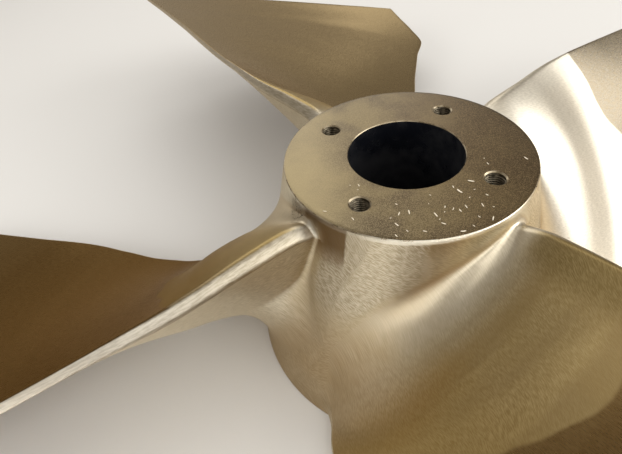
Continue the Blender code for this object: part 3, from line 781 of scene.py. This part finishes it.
def painted_dark_bore():
    """Bored taper, painted near black: painted shade for the dark deep inside the bore."""
    t = Tree("painted_dark_bore")
    x, y, z = t.split(t.place)
    rings = t.noise(t.join(t.math("MULTIPLY", z, 1500.0), t.math("MULTIPLY", x, 8.0), t.math("MULTIPLY", y, 8.0)), 1.0, 2.0)
    painted_shade = t.noise(t.place, 26.0, 4.0, 0.6)
    # painted shade: near black with a faint blue cast
    t.set(t.shader.inputs["Base Color"], t.mix(t.map(painted_shade, 0.35, 0.7), (0.012, 0.013, 0.018), (0.050, 0.048, 0.050)))
    t.shader.inputs["Metallic"].default_value = 0.6
    t.set(t.shader.inputs["Roughness"], t.map(painted_shade, 0.3, 0.7, 0.22, 0.38))
    t.set(t.shader.inputs["Normal"], t.bump(rings, 0.00015, 0.5))
    return t.material


def tapped_bronze():
    """Threads, dark with oil in the roots."""
    t = Tree("tapped_bronze")
    stain = t.noise(t.place, 300.0, 3.0, 0.6)
    t.set(t.shader.inputs["Base Color"], t.mix(t.map(stain, 0.35, 0.65), (0.085, 0.068, 0.045), (0.24, 0.20, 0.14)))
    t.shader.inputs["Metallic"].default_value = 1.0
    t.set(t.shader.inputs["Roughness"], t.map(stain, 0.3, 0.7, 0.24, 0.40))
    t.set(t.shader.inputs["Normal"], t.bump(stain, 0.0001, 0.5))
    return t.material


def dry_wood():
    t = Tree("dry_wood")
    grain = t.noise(t.turned(t.place, (0.0, 0.0, 20.0), (200.0, 2500.0, 2500.0)), 1.0, 3.0)
    t.set(t.shader.inputs["Base Color"], t.mix(grain, (0.74, 0.60, 0.40), (0.94, 0.86, 0.70)))
    t.set(t.shader.inputs["Roughness"], t.map(grain, 0.3, 0.7, 0.65, 0.85))
    t.set(t.shader.inputs["Normal"], t.bump(grain, 0.0001, 0.5))
    return t.material


# ---- the casting -----------------------------------------------------------
def across_strokes(mesh, spanwise):
    """Direction across the strokes at each vertex: level with the blade roots."""
    mesh.calc_loop_triangles()
    corners = np.zeros(3 * len(mesh.loop_triangles), int)
    mesh.loop_triangles.foreach_get("vertices", corners)
    places = np.zeros(3 * len(mesh.vertices))
    mesh.vertices.foreach_get("co", places)
    places, corners = places.reshape(-1, 3), corners.reshape(-1, 3)
    a, b, c = (places[corners[:, i]] for i in range(3))
    sa, sb, sc = (spanwise[corners[:, i]][:, None] for i in range(3))
    normal = np.cross(b - a, c - a)
    level = sa * (c - b) + sb * (a - c) + sc * (b - a)      # across the rise, times twice the area
    total = np.zeros_like(places)
    for i in range(3):
        np.add.at(total, corners[:, i], level)
    size = np.linalg.norm(total, axis=1, keepdims=True)
    return np.where(size > 1e-12, total / np.maximum(size, 1e-12), (1.0, 0.0, 0.0))


def make_casting():
    body = build_casting()
    points = np.concatenate(body.points)
    amount = np.concatenate(body.kind)
    materials = [ground_bronze(), turned_bronze(), cut_edge(), painted_dark_bore(), tapped_bronze()]
    obj = make_object("propeller_casting", points, body.faces, body.slots, materials)
    mesh = obj.data
    normals = np.zeros(len(points) * 3)
    mesh.vertices.foreach_get("normal", normals)
    moved = wavy(points, normals.reshape(-1, 3), amount, np.concatenate(body.finish))
    moved[:, 2] = np.clip(moved[:, 2], 0.0, HUB_LENGTH)
    mesh.vertices.foreach_set("co", moved.reshape(-1))
    corners = np.zeros(len(mesh.loops), int)
    mesh.loops.foreach_get("vertex_index", corners)
    finish = np.concatenate(body.finish)[corners]
    turn = helix_place(2.0 * math.pi, 0.0)
    for f in body.start_faces:
        polygon = mesh.polygons[f]
        for loop in polygon.loop_indices:
            if int(corners[loop]) in body.start_points:
                finish[loop, 0] -= turn
    attribute = mesh.attributes.new("finish", "FLOAT_VECTOR", "CORNER")
    attribute.data.foreach_set("vector", finish.reshape(-1))
    attribute = mesh.attributes.new("across", "FLOAT_VECTOR", "POINT")
    attribute.data.foreach_set("vector", across_strokes(mesh, np.concatenate(body.finish)[:, 1]).reshape(-1))
    mesh.shade_smooth()
    mesh.set_sharp_from_angle(angle=math.radians(32.0))
    mesh.update()
    return obj


# ---- wood splinters on the aft face ----------------------------------------
def make_splinters():
    rng = np.random.default_rng(7)
    points, faces = [], []
    placed = []
    while len(placed) < 38:
        low, high = (246.0, 304.0) if rng.random() < 0.72 else (192.0, 350.0)
        a, r = math.radians(rng.uniform(low, high)), rng.uniform(0.066, 0.116)
        x, y = r * math.cos(a), r * math.sin(a)
        near = min((math.hypot(x - HOLE_CIRCLE * math.cos(math.radians(HOLE_ANGLE + 90.0 * k)),
                               y - HOLE_CIRCLE * math.sin(math.radians(HOLE_ANGLE + 90.0 * k))) for k in range(4)))
        if near < 0.0165 or any(math.hypot(x - p, y - q) < 0.0055 for p, q in placed):
            continue
        placed.append((x, y))
        big = rng.random() ** 2.2
        length, width = 0.0013 + 0.0052 * big, 0.0005 + 0.0009 * big * rng.uniform(0.6, 1.2)
        heading, bend, lift = rng.uniform(0.0, math.pi), rng.uniform(-0.3, 0.3), rng.uniform(0.0, 0.10)
        segments, start = 5, len(points)
        for i in range(segments + 1):
            s = i / segments - 0.5
            h = heading + bend * s
            px, py = x + length * s * math.cos(h), y + length * s * math.sin(h)
            w = width * (0.35 + 0.65 * math.sqrt(max(0.0, 1.0 - (2.0 * s) ** 2))) * rng.uniform(0.8, 1.15)
            z = HUB_LENGTH + 0.0001 + lift * length * (s + 0.5) + 0.0002 * abs(s)
            nx, ny, t = -math.sin(h), math.cos(h), 0.00022 + 0.35 * w * 0.5
            for u, v in ((-0.5, 0.0), (0.5, 0.0), (0.38, t), (-0.38, t)):
                points.append((px + nx * w * u, py + ny * w * u, z + v))
        for i in range(segments):
            b = start + 4 * i
            for j in range(4):
                k = (j + 1) % 4
                faces.append((b + j, b + k, b + 4 + k, b + 4 + j))
        faces.append((start + 3, start + 2, start + 1, start))
        e = start + 4 * segments
        faces.append((e, e + 1, e + 2, e + 3))
    obj = make_object("wood_splinters", np.array(points), faces, [0] * len(faces), [dry_wood()])
    return obj


casting = make_casting()
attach(casting, "root")
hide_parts("propeller")
splinters = make_splinters()
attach(splinters, "root")


# ---- floor, light and camera -----------------------------------------------
def plain(name, colour, roughness):
    material = bpy.data.materials.new(name)
    material.use_nodes = True
    shader = material.node_tree.nodes["Principled BSDF"]
    shader.inputs["Base Color"].default_value = (*colour, 1.0)
    shader.inputs["Roughness"].default_value = roughness
    return material


bpy.ops.mesh.primitive_plane_add(size=16.0, location=(0.0, 0.0, -0.0004))
floor = bpy.context.object
floor.name = "studio_floor"
floor.data.materials.append(plain("studio_floor", (0.745, 0.71, 0.665), 0.9))

world = bpy.data.worlds.new("studio")
bpy.context.scene.world = world
world.use_nodes = True
world.node_tree.nodes["Background"].inputs["Color"].default_value = (1.0, 0.955, 0.89, 1.0)
world.node_tree.nodes["Background"].inputs["Strength"].default_value = 0.45


def softbox(name, azimuth, elevation, half_width, half_height, strength, distance=3.4):
    """Area light that faces the hub from a direction; azimuth is from +X, the
    half width and half height are angles seen from the hub."""
    light = bpy.data.lights.new(name, "AREA")
    light.shape = "RECTANGLE"
    light.size = 2.0 * distance * math.tan(math.radians(half_width))
    light.size_y = 2.0 * distance * math.tan(math.radians(half_height))
    light.energy = math.pi * strength * light.size * light.size_y
    light.color = (0.95, 0.98, 1.0)
    obj = bpy.data.objects.new(name, light)
    a, e = math.radians(azimuth), math.radians(elevation)
    towards = Vector((math.cos(a) * math.cos(e), math.sin(a) * math.cos(e), math.sin(e)))
    obj.location = towards * distance + Vector((0.0, 0.0, 0.15))
    obj.rotation_euler = towards.to_track_quat("Z", "Y").to_euler()
    obj.visible_camera = False
    bpy.context.scene.collection.objects.link(obj)
    return obj


softbox("key", -14.0, 25.0, 23.0, 14.0, 4.6)
softbox("high", -52.0, 42.0, 23.0, 13.0, 1.7)
softbox("low_right", -62.0, 9.5, 18.0, 6.0, 2.8)
softbox("low_front", -105.0, 7.0, 21.0, 5.0, 2.6)
softbox("back", 93.0, 34.0, 24.0, 17.0, 1.7)
softbox("top_front", -95.0, 50.0, 15.0, 8.0, 1.15)
softbox("overhead", -60.0, 76.0, 17.0, 15.0, 0.55)
softbox("high_back", 40.0, 64.0, 15.0, 9.0, 1.2)
floor_light = softbox("floor_front", -97.0, 43.0, 14.0, 9.0, 9.0, distance=2.2)    # lights the floor in front
floor_light.rotation_euler = (0.0, 0.0, 0.0)
floor_light.data.spread = math.radians(85.0)
floor_light.visible_glossy = False
low_light = softbox("floor_left", -160.0, 30.0, 20.0, 12.0, 3.8, distance=2.5)     # lights the floor below the blades
low_light.visible_glossy = False

bpy.context.scene.view_settings.view_transform = "Standard"

camera = bpy.data.cameras.new("camera")
camera.sensor_fit = "HORIZONTAL"
camera.sensor_width = 36.0
camera.lens = 430.0 / 622.0 * 36.0
camera.clip_start = 0.02
view = bpy.data.objects.new("camera", camera)
bpy.context.scene.collection.objects.link(view)
tilt, roll, unit = math.radians(44.292), math.radians(-8.069), HUB_AFT_RADIUS
back = Vector((0.0, -math.cos(tilt), math.sin(tilt)))
eye = (Vector((-0.847, -0.714, 0.0)) + back * 2.985) * unit + Vector((0.0, 0.0, HUB_LENGTH))
right = Vector((1.0, 0.0, 0.0))
up = back.cross(right)
across = math.cos(roll) * right + math.sin(roll) * up
upward = -math.sin(roll) * right + math.cos(roll) * up
view.matrix_world = Matrix(((across.x, upward.x, back.x, eye.x), (across.y, upward.y, back.y, eye.y),
                            (across.z, upward.z, back.z, eye.z), (0.0, 0.0, 0.0, 1.0)))
bpy.context.scene.camera = view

Written exercise: Search the preceding listing for "attach" and extract every line where it is found.

Result:
attach(casting, "root")
attach(splinters, "root")